Por falta de espaço, não multiplicarei os exemplos de superação de costumes e instituições bíblicos, na própria Bíblia, mas devo lembrar que as Escrituras sempre mostram a evolução de ambos. Aliás, a própria Bíblia muda. De maneira quase unânime, os judeus consideravam traduções do Antigo Testamento, a exemplo da Septuaginta, não como subordinadas ao original, mas como trabalhos do próprio Deus que, uma vez consumados (e aceitos pelo seu povo), adquiriam independência do texto hebraico. Não foi por outro motivo que os autores do Novo Testamento citaram passagens da Septuaginta por vezes divergentes, por vezes inconciliáveis com o hebraico. E foi pelo mesmo motivo que as variações entre as traduções, entre estas e o original e entre os próprios manuscritos originais eram todas tidas como divinamente inspiradas.

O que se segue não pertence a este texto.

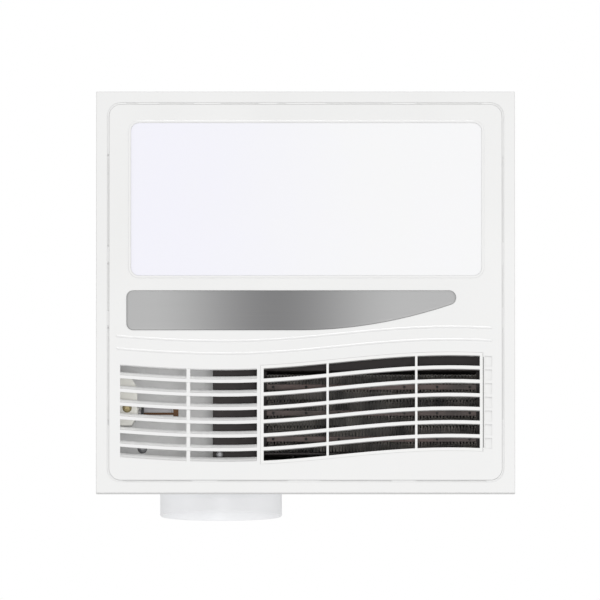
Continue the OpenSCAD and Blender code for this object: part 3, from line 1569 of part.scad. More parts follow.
if (shown("ceiling_frame")) ceiling_frame();
if (shown("frame_gasket")) frame_gasket();
if (shown("frame_screws")) frame_screws();
if (shown("housing")) housing();
if (shown("end_panels")) end_panels();
if (shown("panel_rivets")) panel_rivets();
if (shown("mounting_brackets")) mounting_brackets();
if (shown("bracket_bolts")) bracket_bolts();
if (shown("hanger_brackets")) hanger_brackets();
if (shown("light_tray")) light_tray();
if (shown("led_boards")) led_boards();
if (shown("led_chips")) led_chips();
if (shown("lamp_driver")) lamp_driver();
if (shown("air_box")) air_box();
if (shown("chamber_walls")) chamber_walls();
if (shown("blower_scroll")) blower_scroll();
if (shown("inlet_ring")) inlet_ring();
if (shown("scroll_lid")) scroll_lid();
if (shown("blower_motor")) blower_motor();
if (shown("motor_grommets")) motor_grommets();
if (shown("motor_screws")) motor_screws();
if (shown("damper_motor")) damper_motor();
if (shown("duct_collar")) duct_collar();
if (shown("collar_seal")) collar_seal();
if (shown("collar_screws")) collar_screws();
if (shown("heater_frame")) heater_frame();
if (shown("heater_cover")) heater_cover();
if (shown("cover_screw")) cover_screw();
if (shown("heater_screws")) heater_screws();
if (shown("ptc_tubes")) ptc_tubes();
if (shown("ptc_fins")) ptc_fins();
if (shown("ptc_end_caps")) ptc_end_caps();
if (shown("heater_terminals")) heater_terminals();
if (shown("thermal_cutout")) thermal_cutout();
if (shown("sensor_bracket")) sensor_bracket();
if (shown("sensor_probe")) sensor_probe();
if (shown("bracket_screw")) bracket_screw();
if (shown("earth_screw")) earth_screw();
if (shown("control_box")) control_box();
if (shown("control_lid")) control_lid();
if (shown("control_board")) control_board();
if (shown("terminal_block")) terminal_block();
if (shown("cable_gland")) cable_gland();
if (shown("gland_cap")) gland_cap();
if (shown("front_cover")) front_cover();
if (shown("outlet_grille")) outlet_grille();
if (shown("grille_screws")) grille_screws();
if (shown("lamp_diffuser")) lamp_diffuser();
if (shown("lens_clips")) lens_clips();
if (shown("trim_plate")) trim_plate();
if (shown("cover_hangers")) cover_hangers();
if (shown("blower_wheel")) blower_wheel();
if (shown("wheel_hub")) wheel_hub();
if (shown("motor_shaft")) motor_shaft();
if (shown("wheel_clip")) wheel_clip();
if (shown("diverter_flap")) diverter_flap();
if (shown("diverter_axle")) diverter_axle();
if (shown("flap_seals")) flap_seals();
if (shown("backdraft_flap")) backdraft_flap();
if (shown("backdraft_pin")) backdraft_pin();
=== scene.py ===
import json
import math

import bpy
import numpy as np
from mathutils import Matrix


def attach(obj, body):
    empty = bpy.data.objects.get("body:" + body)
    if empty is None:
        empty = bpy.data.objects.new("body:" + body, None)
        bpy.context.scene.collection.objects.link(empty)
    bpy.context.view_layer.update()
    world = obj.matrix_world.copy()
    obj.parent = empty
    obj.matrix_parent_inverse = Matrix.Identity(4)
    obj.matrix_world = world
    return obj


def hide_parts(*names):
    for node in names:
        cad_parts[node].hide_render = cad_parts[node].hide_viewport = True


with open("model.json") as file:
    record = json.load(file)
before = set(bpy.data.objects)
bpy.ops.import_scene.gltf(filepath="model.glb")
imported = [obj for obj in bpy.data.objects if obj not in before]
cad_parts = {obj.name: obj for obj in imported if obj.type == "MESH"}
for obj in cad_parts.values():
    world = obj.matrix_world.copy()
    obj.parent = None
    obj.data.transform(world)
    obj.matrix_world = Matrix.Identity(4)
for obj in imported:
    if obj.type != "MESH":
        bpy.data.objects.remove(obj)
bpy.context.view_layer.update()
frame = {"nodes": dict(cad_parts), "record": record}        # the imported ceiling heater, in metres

mm = 0.001
print("frame loaded:", len(frame["nodes"]), "nodes")

# Sizes that new pieces share with the moulded cover and the heater, in millimetres; the face looks along -Z
cover = {
    "face": -14.0,            # height of the visible face
    "waveMid": 57.0,          # Y of the wave's middle
    "waveHeight": 5.8,        # how far it swings to each side
    "waveLowX": -65.0,        # where it is lowest in the front view, at its greatest Y
    "halfWaveRight": 183.0,
    "halfWaveLeft": 220.0,
    "slotPitch": 11.14,       # from one inlet slot to the next
    "slotGap": 8.4,           # height of a slot in the front view
    "slotCount": 7,
    "lineFoot": 0.02,         # how far the foot of a raised line lies behind the face
    "lineBack": 0.3,          # how far the closed back of that line does
}
heater = {"tubeY": (75.0, 96.2, 117.4), "tubeHalf": 2.1}     # middles of the tubes, and half a tube's width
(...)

Quando o autor de Timóteo afirmou que “toda Escritura é inspirada por Deus” (2 Tm 3: 16), ao que tudo indica, era essa grande gama de textos variantes que ele tinha em mente. Creio, portanto, na inspiração literal da Bíblia, mas sob essa concepção bíblica. O que significa que a obediência às Escrituras não implica, nunca implicou, nem implicará no futuro a adoção cega das suas práticas e instituições, mas a adaptação delas às circunstâncias históricas cambiantes.
Os ofícios de Efésios 4:11 não escapam a essa regra. Por meio deles, Deus quis estabelecer um princípio imutável, assim como as Igrejas históricas reconhecem. A esse princípio, é que a fé se dirige, não às circunstâncias do primeiro século ou ao modelo antigo de apóstolo, profeta, evangelista, pastor e mestre. E penso que o princípio por trás de Efésios 4:11 é a destinação do trabalho de apóstolo, profeta, evangelista, pastor e mestre ao aperfeiçoamento dos santos, pois “ele mesmo concedeu uns para apóstolos [etc...] com vistas ao aperfeiçoamento dos santos para o desempenho do seu serviço, para a edificação do corpo de Cristo” (Ef 4:11-12).

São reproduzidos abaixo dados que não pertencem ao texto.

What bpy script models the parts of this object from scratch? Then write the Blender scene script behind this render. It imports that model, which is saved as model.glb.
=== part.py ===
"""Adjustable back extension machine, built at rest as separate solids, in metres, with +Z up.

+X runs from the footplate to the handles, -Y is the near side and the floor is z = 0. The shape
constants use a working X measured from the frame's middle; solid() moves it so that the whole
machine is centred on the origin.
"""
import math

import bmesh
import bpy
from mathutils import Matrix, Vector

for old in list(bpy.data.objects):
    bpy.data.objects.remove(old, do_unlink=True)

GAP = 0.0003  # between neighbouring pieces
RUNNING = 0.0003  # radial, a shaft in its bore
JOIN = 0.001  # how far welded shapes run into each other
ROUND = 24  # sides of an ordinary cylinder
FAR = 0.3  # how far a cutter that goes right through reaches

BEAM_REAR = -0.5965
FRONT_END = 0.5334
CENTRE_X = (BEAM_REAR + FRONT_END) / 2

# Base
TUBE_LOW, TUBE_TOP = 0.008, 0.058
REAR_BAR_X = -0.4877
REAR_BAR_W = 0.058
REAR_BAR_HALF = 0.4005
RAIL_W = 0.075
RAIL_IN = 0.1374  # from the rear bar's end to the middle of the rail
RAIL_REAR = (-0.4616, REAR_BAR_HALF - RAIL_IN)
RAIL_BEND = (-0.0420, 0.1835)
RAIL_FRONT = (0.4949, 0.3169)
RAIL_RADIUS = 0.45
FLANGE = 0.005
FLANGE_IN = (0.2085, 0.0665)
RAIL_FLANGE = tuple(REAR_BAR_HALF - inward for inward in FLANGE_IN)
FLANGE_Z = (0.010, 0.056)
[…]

Efésios subordina, claramente, os ofícios espirituais ao aperfeiçoamento dos santos, não à edificação da igreja. Isso significa que os ofícios têm finalidade individual, não coletiva. Os apóstolos do primeiro século, para nos atermos de novo a eles, não edificavam diretamente a igreja, mas aperfeiçoavam os santos para que o fizessem. Até porque o apóstolo viajava, e a edificação da igreja exigia a permanência das pessoas umas com as outras. A julgar pelos discursos diários de Paulo na escola de Tirano, pelo espaço de dois anos (At 19:9-10), ou pela fala na residência de Trôade, que se alongou até a alvorada (At 20:7,11), os apóstolos enquanto tais ministravam, muito mais do que recebiam o ministrar de outros, como acontece numa experiência de mutualidade.
Em flagrante contraste com o exemplo apostólico, porém, o que vemos os líderes cristãos realizarem, hoje, é muitas vezes moldar, conformar os indivíduos não a Jesus Cristo, mas às tradições, às práticas e às doutrinas sejam do primeiro século, sejam posteriores. E, ainda mais do que tudo isso, vemo-los enfiar as pessoas a todo custo nos moldes do pensamento homogêneo que tanto caracteriza o rebanho cristão, as igrejas e os ministérios. Ou enfiar os moldes nas pessoas, conforme o caso. Ou ainda as duas coisas ao mesmo tempo, dirão os mais severos críticos, entre os quais espero não me incluir.
O que há de mal nesses fatos não é o afastamento das instituições atuais em relação às que vemos representadas na Bíblia, como tanto e com tanto furor se denuncia. O mal é o líder cristão ter-se especializado em conformar o indivíduo à massa, o individual ao coletivo, o peculiar ao genérico. Essa atividade não apenas dos líderes, mas das instituições cristãs não deixa de produzir a demolição do indivíduo como tal e a exaltação da coletividade no espaço que o cortejo fúnebre dele inaugura solenemente.
Não há como não se reconhecer, na adesão deliberada a essa prática, uma forma de pecado. E que a Bíblia é reduzida por ela a uma jazida de matérias-primas de interpretações literais que, por definição, só podem enxergar no presente a traição do passado. Nessa visão míope, a violação do passado “no tempo que se chama hoje” é alegada, representada, denunciada como pecado, e a alegação, e a representação, e a denúncia servem de timbre do caráter celeste dos ministérios.
Há não muito tempo, um autor chamado Frank Viola lançou um livro de denúncias de praticamente todas as igrejas cristãs, por se terem apartado das práticas e instituições bíblicas. Não duvido da veracidade de boa parte do repertório de informações históricas que o livro traz ou da importância da pesquisa do passado para que a fé cristã se mantenha como verdade presente. Mas o problema simples da vociferante denúncia de Viola é esquecer-se de que não podemos achar no presente a não ser ele próprio. Jamais o passado. Isso é inescapável para o homem. É próprio da condição humana. É um traço que Deus descreveu na areia do tempo para não ser ultrapassado, já que arredar um milímetro da condição humana é flertar com o pecado e conversar com a serpente.